Dejo la sección de deportes y me dispongo a continuar mi trabajo sobre la revista Vuelta. El tema de hoy: la que considero última polémica literaria del siglo pasado: la “literatura light” vs la “literatura difícil”. Pero la muina no me deja continuar. Todo tiene que ver con todo, pienso, cuando releo el artículo de Vargas Llosa aparecido en el último número de Letras Libres, “La sociedad del espectáculo”, y me siento parte de ese circo romano: el espectáculo en la cancha que lleva al individuo a desencadenar “instintos y pulsiones irracionales que le permiten renunciar a su condición civilizada y conducirse, a lo largo de un partido, como miembro de la horda primitiva.”
Concéntrate, me digo. El asunto es la literatura light. Vuelvo a Vargas Llosa: “No es por eso extraño que la literatura más representativa de nuestra época sea la literatura light, es decir, leve, ligera, fácil, una literatura que sin el menor rubor se propone ante todo y sobre todo (y casi exclusivamente) divertir. [...] La literatura light, como el cine light y el arte light, da la impresión cómoda al lector, y al espectador, de ser culto, revolucionario, moderno, y de estar a la vanguardia, con el mínimo esfuerzo intelectual. De este modo, esa cultura que se pretende avanzada y rupturista, en verdad propaga el conformismo a través de sus manifestaciones peores: la complacencia y la autosatisfacción.”

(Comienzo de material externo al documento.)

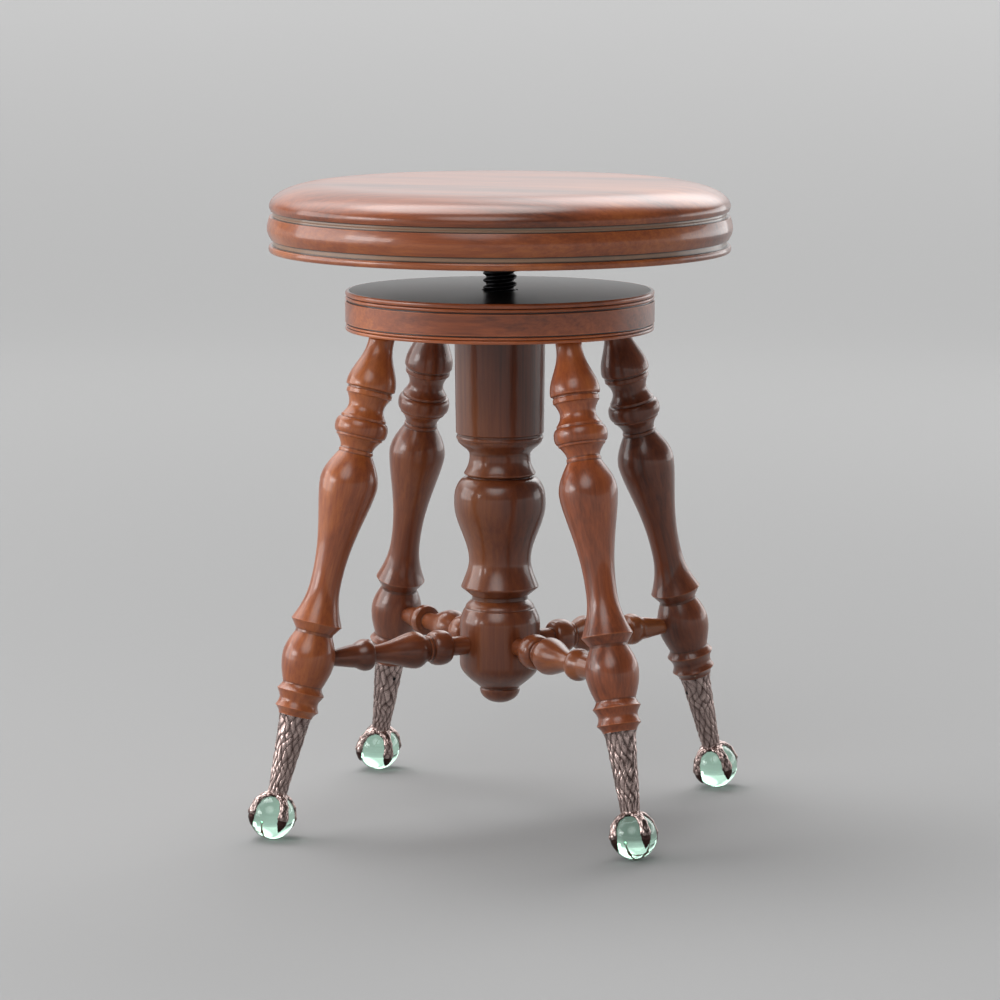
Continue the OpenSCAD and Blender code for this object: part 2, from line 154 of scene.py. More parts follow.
# How far each point of an outline stands out from its neighbours: above zero on a crest, below it in
# a groove, and zero at the outline's ends
def reliefAlong(points):
    gone = lengthsAlong(points)

    def radiusAt(distance):
        index = min(max(bisect.bisect_left(gone, distance), 1), len(gone) - 1)
        length = max(gone[index] - gone[index - 1], shared["seam"])
        share = min(max((distance - gone[index - 1]) / length, 0), 1)
        return mix(points[index - 1][0], points[index][0], share)

    reach, steps = shared["reliefReach"], shared["reliefSteps"]
    found = []
    for here, distance in zip(points, gone):
        near = [radiusAt(distance + reach * step / steps) for step in range(-steps, steps + 1)]
        inside = reach < distance < gone[-1] - reach
        found.append(here[0] - sum(near) / len(near) if inside else 0)
    return found


# Turns an outline round the Z axis: a grid is wrapped round and sewn up along its seam and poles.
# Each point keeps its relief, and how far along the outline it lies.
def lathed(outline, steps, closed=False):
    reliefs, paths = reliefAlong(outline), lengthsAlong(outline)
    if closed:
        outline, reliefs, paths = outline + outline[:1], reliefs + reliefs[:1], paths + paths[-1:]
    shape = bmesh.new()
    relief = shape.verts.layers.float.new("relief")
    path = shape.verts.layers.float.new("path")
    bmesh.ops.create_grid(shape, x_segments=len(outline) - 1, y_segments=steps, size=1)
    for vert in shape.verts:
        index = round((vert.co.x + 1) / 2 * (len(outline) - 1))
        angle = (vert.co.y + 1) / 2 * fullTurn
        vert[relief], vert[path] = reliefs[index], paths[index]
        radius, height = outline[index]
        vert.co = (radius * math.cos(angle), radius * math.sin(angle), height)
    bmesh.ops.remove_doubles(shape, verts=shape.verts, dist=shared["seam"])
    bmesh.ops.recalc_face_normals(shape, faces=shape.faces)
    return shape


# Notes where each point lies in the wood or metal that its piece was made from, with the grain along
# the third value, and the piece's tone: its stain, with painted light and shade
def markGrain(shape, offset, turned=True, stainAndPaintedLight=1.0):
    grain = shape.verts.layers.float_vector.new("grain")
    stainAndLightLayer = shape.verts.layers.float.new("stainAndPaintedLight")
    relief = shape.verts.layers.float["relief"]
    for vert in shape.verts:
        x, y, z = vert.co
        vert[grain] = Vector((x, y, z) if turned else (y, z, x)) + Vector(offset)
        vert[stainAndLightLayer] = stainAndPaintedLight
        # A turned piece's grooves get less of the dirt and painted shade
        if turned:
            vert[relief] = max(vert[relief], -shared["turnedDirtAndShade"])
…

Entonces me acuerdo del libro que recientemente ha publicado Gabriel Zaid, El secreto de la fama (Lumen, 2009), donde vemos ya tipificado el ascenso al poder (y a la fama) del mediocris habilis, el “perfecto incompetente que acaba siendo el número uno” no por ser el mejor o el más apto, sino porque ha sido el “más competente en competir, acomodarse, administrar sus relaciones públicas, modelarse a sí mismo como producto deseable, pasar exámenes, ganar puntos, descarrilar a los competidores, seducir o presionar a los jurados, conseguir el micrófono y los reflectores, hacerse popular, lograr que ruede la bola acumulativa hasta que nadie pueda detenerla”. Pienso en nuestros seleccionados y hasta en el sueco, pero también en muchos otros miembros “ilustres”, “mediáticos”, de nuestra República de las Letras.